Nasceu na época da descolonização da América, no século XIX, e justificava a
manutenção das fronteiras entre as províncias coloniais durante o processo de
descolonização, ou seja, à medida que os Estados se tornavam independentes,
suas fronteiras se mantinham de acordo com seu desenho anterior, quando eram
províncias. Dessa idéia vem um novo princípio: o da estabilidade das fronteiras, que evita que os povos, na
proclamação de suas independências, entrem em conflitos territoriais.
Conquista: esta forma de aquisição de território já tem um outro aspecto: a aplicação da força. Nunca houve no Brasil a chamada debellatio, a aniquilação das populações nativas de uma terra descoberta, que foi praticada por espanhóis em algumas áreas da América. No Brasil não foi preciso porque os nativos eram dóceis. Diferente foi no México, com a dizimação dos astecas. Em sentido mais contemporâneo, a debellatio se refere à conquista no sentido de anexação de outro território mediante aplicação da força.

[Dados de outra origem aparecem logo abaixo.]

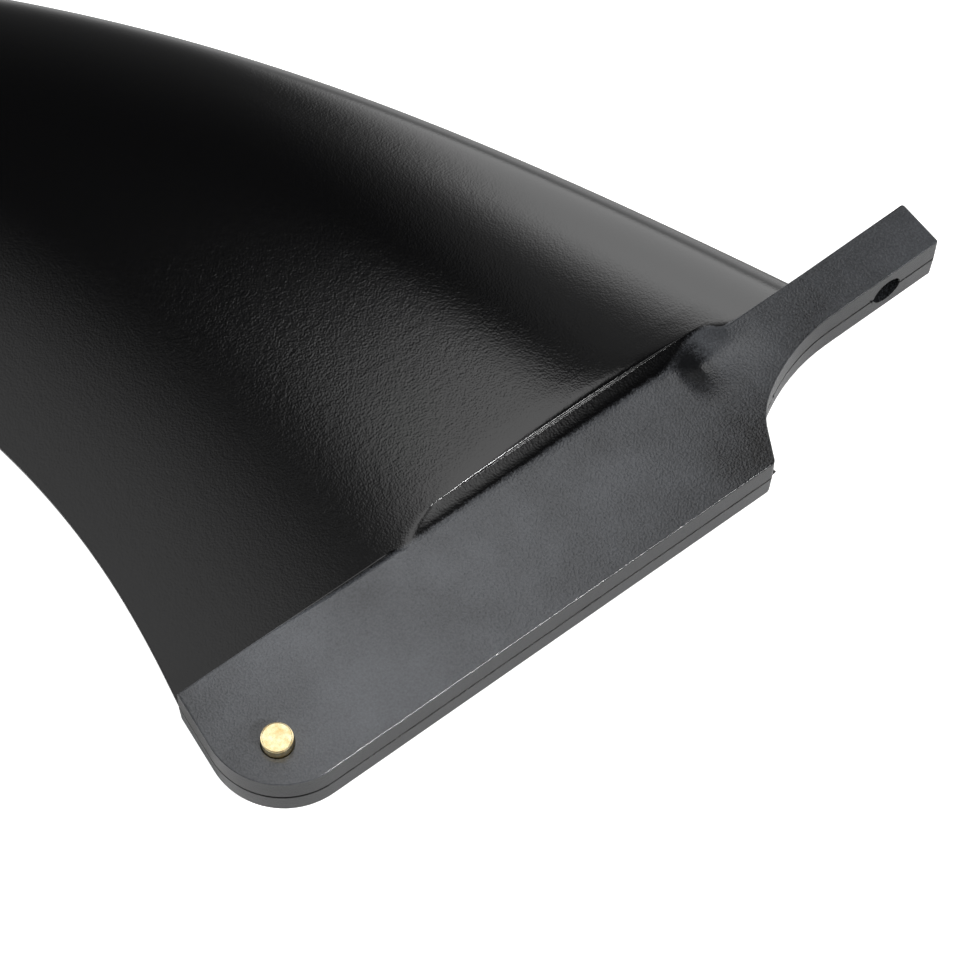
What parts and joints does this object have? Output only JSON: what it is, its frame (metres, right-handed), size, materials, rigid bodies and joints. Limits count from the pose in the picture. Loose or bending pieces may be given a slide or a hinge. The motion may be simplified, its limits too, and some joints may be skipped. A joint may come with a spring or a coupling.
{
  "type": "paddleboard fin",
  "caption": "Swept centre fin with a foiled blade, a slab base for a slotted fin box, a screw tongue at the front and a brass cross pin through the heel.",
  "frame": {"origin": "on the screw hole's axis, at the root line where the fin meets the board's bottom, on the fin's mid-plane", "axes": "+X along the base from the heel towards the screw tongue, +Y from the base towards the blade's tip and the way the screw leaves, +Z across the fin's thickness"},
  "size_m": [0.1835, 0.1988, 0.0136],
  "materials": {
    "moulded_plastic": "black filled nylon as moulded: polished blade, satin base",
    "brass": "bright drawn rod with faced ends"
  },
  "bodies": {
    "root": {"fin_body": "moulded_plastic", "cross_pin": "brass"}
  },
  "joints": []
}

Qual a conotação que a ocupação tem hoje? De submissão, ou até imperialismo. Antigamente a ocupação de um território poderia ser tida como legítima. Mas hoje em dia não é possível a não ser que haja uma ruptura da ordem jurídica internacional. A conquista não pode ser um meio lícito de expansão do Estado porque o emprego da força foi proibido no Direito Internacional exceto nos casos previstos na Carta de São Francisco (Carta das Nações Unidas).

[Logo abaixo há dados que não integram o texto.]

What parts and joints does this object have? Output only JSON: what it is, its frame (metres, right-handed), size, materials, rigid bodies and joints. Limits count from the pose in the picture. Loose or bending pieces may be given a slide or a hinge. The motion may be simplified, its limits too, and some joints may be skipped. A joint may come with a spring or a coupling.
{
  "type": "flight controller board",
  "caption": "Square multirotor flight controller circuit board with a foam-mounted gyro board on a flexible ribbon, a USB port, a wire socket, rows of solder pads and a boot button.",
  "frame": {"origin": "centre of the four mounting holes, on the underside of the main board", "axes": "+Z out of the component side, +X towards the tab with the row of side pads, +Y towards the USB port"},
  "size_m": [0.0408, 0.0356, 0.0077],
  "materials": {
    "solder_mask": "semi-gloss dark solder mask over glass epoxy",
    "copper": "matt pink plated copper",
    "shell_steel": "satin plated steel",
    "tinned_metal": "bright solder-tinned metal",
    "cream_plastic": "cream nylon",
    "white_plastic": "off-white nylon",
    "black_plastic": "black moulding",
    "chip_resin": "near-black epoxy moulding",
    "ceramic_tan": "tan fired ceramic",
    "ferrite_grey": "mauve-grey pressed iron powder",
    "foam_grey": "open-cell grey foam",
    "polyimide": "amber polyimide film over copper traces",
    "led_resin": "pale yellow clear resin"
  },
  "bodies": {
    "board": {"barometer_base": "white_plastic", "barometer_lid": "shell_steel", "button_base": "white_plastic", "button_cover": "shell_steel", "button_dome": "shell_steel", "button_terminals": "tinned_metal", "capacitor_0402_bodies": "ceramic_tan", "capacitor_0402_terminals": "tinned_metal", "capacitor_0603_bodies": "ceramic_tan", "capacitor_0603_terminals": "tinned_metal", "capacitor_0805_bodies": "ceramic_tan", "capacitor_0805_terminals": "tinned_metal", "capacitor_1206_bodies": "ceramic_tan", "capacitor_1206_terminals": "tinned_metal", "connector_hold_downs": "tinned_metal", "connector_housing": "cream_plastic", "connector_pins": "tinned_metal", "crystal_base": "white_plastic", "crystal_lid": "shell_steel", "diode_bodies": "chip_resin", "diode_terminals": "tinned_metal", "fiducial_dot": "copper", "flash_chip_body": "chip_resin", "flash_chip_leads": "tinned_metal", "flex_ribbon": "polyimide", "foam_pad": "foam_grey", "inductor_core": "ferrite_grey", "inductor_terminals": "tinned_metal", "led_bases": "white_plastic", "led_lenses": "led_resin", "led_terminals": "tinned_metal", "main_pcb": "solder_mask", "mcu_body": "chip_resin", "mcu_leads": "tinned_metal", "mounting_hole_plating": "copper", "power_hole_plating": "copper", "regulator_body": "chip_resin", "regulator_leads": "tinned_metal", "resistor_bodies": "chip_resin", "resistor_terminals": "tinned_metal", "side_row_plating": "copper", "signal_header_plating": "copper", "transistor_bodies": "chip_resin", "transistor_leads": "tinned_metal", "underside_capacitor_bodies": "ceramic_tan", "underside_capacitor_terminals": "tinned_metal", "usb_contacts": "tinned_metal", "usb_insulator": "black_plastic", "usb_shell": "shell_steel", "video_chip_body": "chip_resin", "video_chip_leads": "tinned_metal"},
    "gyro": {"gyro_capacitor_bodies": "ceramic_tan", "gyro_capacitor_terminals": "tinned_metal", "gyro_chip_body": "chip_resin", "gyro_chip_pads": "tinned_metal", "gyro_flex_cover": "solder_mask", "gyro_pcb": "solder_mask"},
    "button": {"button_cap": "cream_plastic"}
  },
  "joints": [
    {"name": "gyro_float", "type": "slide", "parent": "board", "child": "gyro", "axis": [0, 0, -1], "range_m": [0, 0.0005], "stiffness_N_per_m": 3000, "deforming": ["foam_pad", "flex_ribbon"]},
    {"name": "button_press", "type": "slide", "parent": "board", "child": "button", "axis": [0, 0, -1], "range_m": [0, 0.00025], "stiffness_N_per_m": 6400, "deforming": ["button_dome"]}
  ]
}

Secessão ou desmembramento: partes de um Estado se desmembram para
formar uma nova unidade soberana. Houve uma perda de território por parte da Iugoslávia,
mas houve, para os Estados adjacentes, uma aquisição de território. exemplos de
desmembramento foram Iugoslávia, URSS, Tchecoslováquia, etc.

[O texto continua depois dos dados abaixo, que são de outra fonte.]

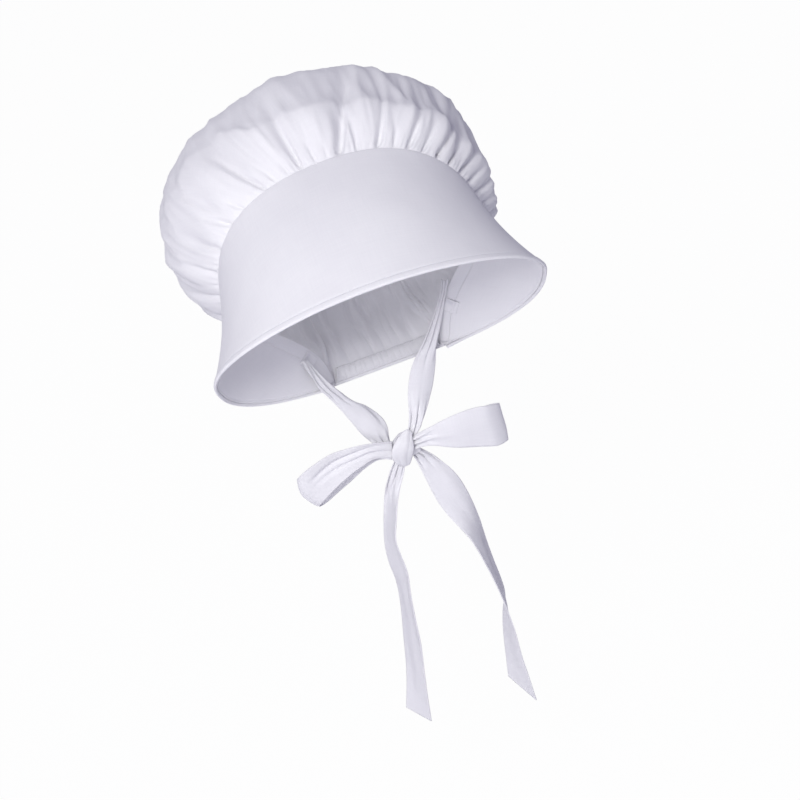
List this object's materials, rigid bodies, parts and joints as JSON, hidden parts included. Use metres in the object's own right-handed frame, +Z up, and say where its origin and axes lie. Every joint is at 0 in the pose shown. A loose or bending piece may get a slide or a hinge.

Fusão: é exatamente o processo inverso da secessão: é quando mais de uma soberania se fundem numa única. Exemplo: reunificação das duas Alemanhas, Iêmen do Norte e do Sul, formando a República do Iêmen, República Árabe Unida, em que Egito e Síria se uniram entre 1958 e 1961.
Descolonização: qual a diferença desta para a secessão? Juridicamente os efeitos são os mesmos, em geral. Na descolonização, o que era considerado uma parte do território se torna independente de outro Estado. Mas há uma diferença essencial, pois, no caso do desmembramento, existe uma horizontalidade entre aqueles que desmembram e formam um Estado soberano. Descolonização, na verdade, é o processo de independência, como ocorreu com as colônias européias, no século XIX nas Américas e no século XX na África. Não é uma expressão muito usada; a Guiana Francesa é uma colônia, a rigor. São “territórios franceses ultramarinos”.
Cessão onerosa e cessão gratuita: o que é cessão onerosa?
Transferência de uma parte de um território de um Estado a um outro mediante um
pagamento. Foi o que aconteceu com o Alaska, ex-território russo vendido aos Estados
Unidos em 1867, e também com a Louisiana, que pertencia à França e foi também vendida
aos EUA no século XIX. Outro exemplo é o Acre, comprado pelo Brasil da Bolívia por
2 milhões de libras esterlinas em 1903.